The judgment emphasised that the government has wide discretion in determining, restructuring and reviewing cadre strength based on administrative requirements and available resources. Courts cannot direct the executive to sanction new posts or alter cadre structures merely because employees face stagnation.

Relying on the Supreme Court’s ruling in State of Odisha v. Sreepati Ranjan Dash (2026 SCC OnLine SC 879), the court observed that employees have no vested right or legitimate expectation to compel the government to fill vacancies through promotion, particularly during cadre restructuring.

The court also referred to the Supreme Court judgment in Union of India v. Ilmo Devi (2021) 20 SCC 290, which held that High Courts, while exercising jurisdiction under Article 226 of the Constitution, cannot issue directions to the government to create or sanction posts or frame service policies, as those are matters exclusively within the executive domain.

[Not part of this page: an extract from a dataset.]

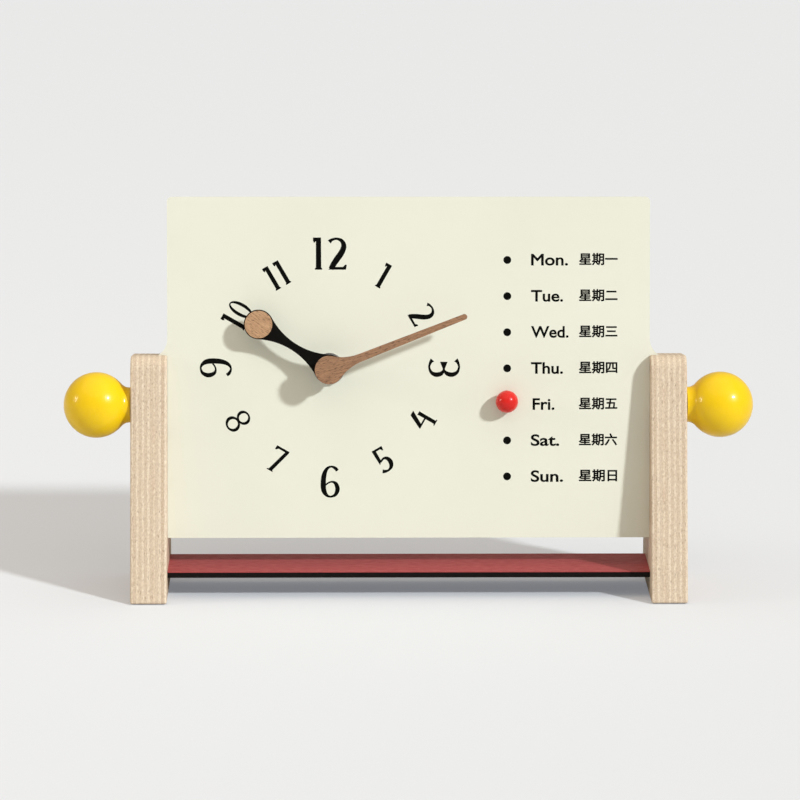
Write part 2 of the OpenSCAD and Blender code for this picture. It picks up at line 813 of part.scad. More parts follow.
left_leg();
right_leg();
shelf_board();
shelf_sheet();
foot_pads();
left_insert();
right_insert();
left_clamp_shoe();
right_clamp_shoe();
left_clamp_stud();
right_clamp_stud();
left_knob();
right_knob();
dial_panel();
day_marker_ball();
day_marker_magnet();
hour_hand();
hour_hand_disc();
minute_hand();
fixing_nut();
fixing_washer();
threaded_bush();
gasket();
movement_case();
movement_cover();
circuit_board();
drive_coil();
stator();
rotor();
fifth_wheel();
fourth_wheel();
third_wheel();
centre_wheel();
minute_arbor();
motion_wheel();
hour_wheel();
setting_knob();
battery();
positive_contact();
negative_contact();
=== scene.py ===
import json
import math

import bmesh
import bpy
from mathutils import Matrix, Vector
from mathutils.geometry import delaunay_2d_cdt


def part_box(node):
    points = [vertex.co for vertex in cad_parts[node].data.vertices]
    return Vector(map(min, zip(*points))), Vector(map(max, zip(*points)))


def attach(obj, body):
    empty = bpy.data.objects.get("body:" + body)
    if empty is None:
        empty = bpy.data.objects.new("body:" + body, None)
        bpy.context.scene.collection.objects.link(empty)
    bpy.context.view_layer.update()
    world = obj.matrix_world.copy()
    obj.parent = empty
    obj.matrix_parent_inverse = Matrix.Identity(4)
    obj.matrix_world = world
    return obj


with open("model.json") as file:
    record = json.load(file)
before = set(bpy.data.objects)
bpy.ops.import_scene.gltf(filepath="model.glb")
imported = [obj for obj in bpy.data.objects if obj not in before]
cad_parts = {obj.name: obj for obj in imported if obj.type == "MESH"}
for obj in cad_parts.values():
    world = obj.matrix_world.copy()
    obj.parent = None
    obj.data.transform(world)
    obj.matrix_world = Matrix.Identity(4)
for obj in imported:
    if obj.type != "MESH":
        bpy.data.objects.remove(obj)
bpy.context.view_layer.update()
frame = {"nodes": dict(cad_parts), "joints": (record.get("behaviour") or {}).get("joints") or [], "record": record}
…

Rejecting the constitutional challenge to SRO 28, Justice Azeem observed that the petitioner had failed to produce any material demonstrating that the rule discriminated between similarly situated employees or had been applied unequally in violation of Articles 14 and 16. The court found that the rule had been uniformly implemented across departments based on cadre strength and that stagnation in a small cadre, by itself, could not render an otherwise valid service rule unconstitutional.

The court further held that the condition making promotions subject to the availability of posts was constitutionally valid and that long stagnation, though a recognised hardship, could not justify judicial rewriting of statutory rules or grant of functional promotions outside the governing framework.

Concluding that the petitioner had already received three financial upgradations and had failed to establish any financial prejudice arising from non-promotion, the court held that the writ petition was devoid of merit and dismissed it along with the connected applications, vacating all interim directions.